Jack kept pumping them for news of what happened in Yellowstone. There was a lot Bill might have said about the way they had trailed the bear and the fact that Bill had had a lot to do with capturing it, about the way Bill had scampered down the rock face like a bighorn—about how he had twice saved Cutler’s life. There was a lot Bill could have said to his own credit, but he didn’t.
Instead, he told what Cutler had taught him about grizzlies, how Cutler had taught him something about reading tracks, and about how a man named Rutherford Klock had taught him you could sometimes get a geyser started with soap.
“But it ain’t all excitin’, Jack,” he said. “A lot of it’s just bein’ on the trail, just nothin’.”
“That a fact?” his father asked. “The farm get-tin’ to look any better to you then?”
“Yes, Pa. The farm never looked so good before.”
“You fixin’ to stay a spell and get back in harness here, are you?”
Bill shook his head. “No, sir. I can’t never do that again, not for very long I couldn’t. But I like knowin’ I can come back and get me a meal like this once in a while.”
Mrs. Taylor said, “You can, just as long as there’s a chicken left to butcher.”
“And after that,” Taylor said, “there’s the steers. Always some kind of fatted calf around.”
The men went out on the porch after supper.
“You been bothered anymore with fence cuttin’?” Cutler asked.
“No, John. Hedge ain’t come around since that last time.”
“Know if he’s in town?”
“Can’t say. He might be. Don’t get in there more’n twice a month. I ain’t been lookin’ for him. But he shouldn’t be too hard to find. Probably hangin’ around the st
reets or in one of the saloons. Maybe that taxidermist would know. If he’s thinkin’ of goin’ back to cowboyin’, folks at the Cheyenne Club might know where he is.”
Bill explained, ‘The Cheyenne Club’s for folks in the livestock business.”
“Think they’d let me in there?” Cutler asked.
“Why not?” Taylor asked. “Those men might want to know about a rogue animal trapper for future reference.”
Cutler lit a cigarette. He noticed his hand was not as painful as it had been. He figured he’d be ready to move out in another couple of days. “You got any objections,” he asked Taylor, “to my cam-pin’ here a day or two before I move on?”
“’Course not. Stay as long’s it pleases you. You can bunk in the boy’s room or anywhere you can find a space in the house.”

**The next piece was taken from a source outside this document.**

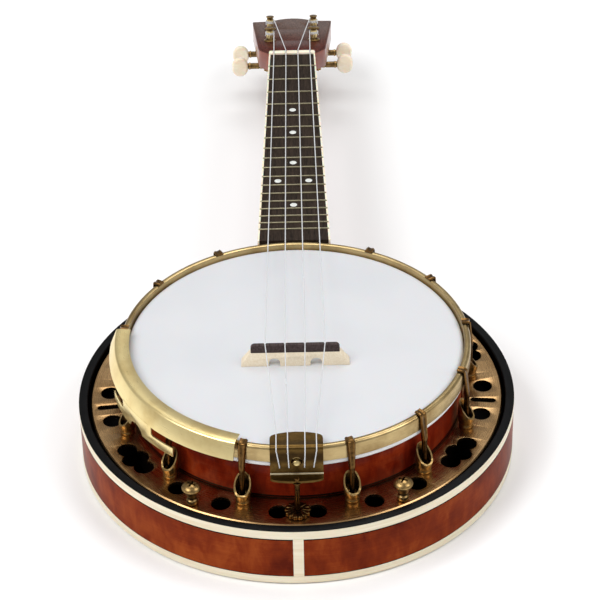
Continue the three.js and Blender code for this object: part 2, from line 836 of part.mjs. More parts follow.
// Armrest: a plate bent over the hoop, with a bracket below it that has two open fingers
function armrest() {
  const top = clawTop + clearance + armrestPlate;
  const innerRadius = hoopInnerRadius - armrestInset;
  const crest = hoopOuterRadius + armrestCrestReach;
  const skirt = hoopOuterRadius + armrestSkirtReach;
  const edge = top - armrestSkirtDrop;
  const cover = sweep([
    [innerRadius, top - armrestPlate],
    [innerRadius, top],
    [crest, top],
    [skirt + armrestPlate, edge],
    [skirt, edge],
    [crest - armrestPlate, top - armrestPlate],
  ].reverse(), -armrestHalfSpan, armrestHalfSpan, armrestSteps);
  const floor = top - armrestBracketDrop;
  const fingerTop = edge - armrestSlotHeight;
  const strip = (low, high, halfSpan) => sweep([
    [skirt, low],
    [skirt + armrestPlate, low],
    [skirt + armrestPlate, high],
    [skirt, high],
  ], -halfSpan, halfSpan, armrestSteps / 2);
  const root = strip(floor, edge + armrestPlate, armrestRootHalfSpan);
  const fingers = strip(floor, fingerTop, armrestFingerHalfSpan);
  const archSpan = armrestArchHalfSpan * skirt;
  const arch = bar(archSpan, 0, 0, -skirt / 2, skirt / 2, cutoutSides)
    .scale(1, armrestArchHeight / archSpan, 1)
    .rotateX(Math.PI / 2)
    .translate(0, -skirt, floor);
  return cut(join([cover, root, fingers]), [arch]).rotateZ(armrestMiddleAngle);
}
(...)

“I’ll stay in my wagon and not be a bother.”
“It’s gettin’ too cold for that, John.”
Bill said, “After where we been, seems hot down here, Pa.”
“That’s as it may be,” Taylor said, “but there’s no sense in sleepin’ out if you don’t have to on nights like this.”
“I’ll bed down in the barn then,” Cutler said. He was maneuvering to be in a place he would be able to get away from fast without Bill knowing. “Think some mornin’ I might ride off a bit to keep my joints limber. Man can get soft fast when he’s restin’ up. Might even be gone a day or two, with my horse and dog. Think Jack’d mind takin’ care of the mules for me if I do? Boy like that can always use a little money of his own.”
“Don’t you worry about a thing,” Taylor said. “Look, John, I’m not a drinkin’ man myself, but I keep a jug in the barn. You help yourself if you want to.”
“No thanks, Marcus, not this time.”
“We don’t drink when we’re workin’,” Bill said, “and we still got a job to finish.”
Cutler knew the talk about morning rides had not fooled his partner one bit.
The next morning, Cutler saddled Apache and rode off onto some open range with Red running alongside him. He fired several rounds from the Krag and several from the Colt. In between, he worked his fingers. The hand was better than it had been the night before. There was still some pain, but it didn’t interfere with his coordination or his speed. Much more important to him than speed, was accuracy, and it was as good as it had ever been.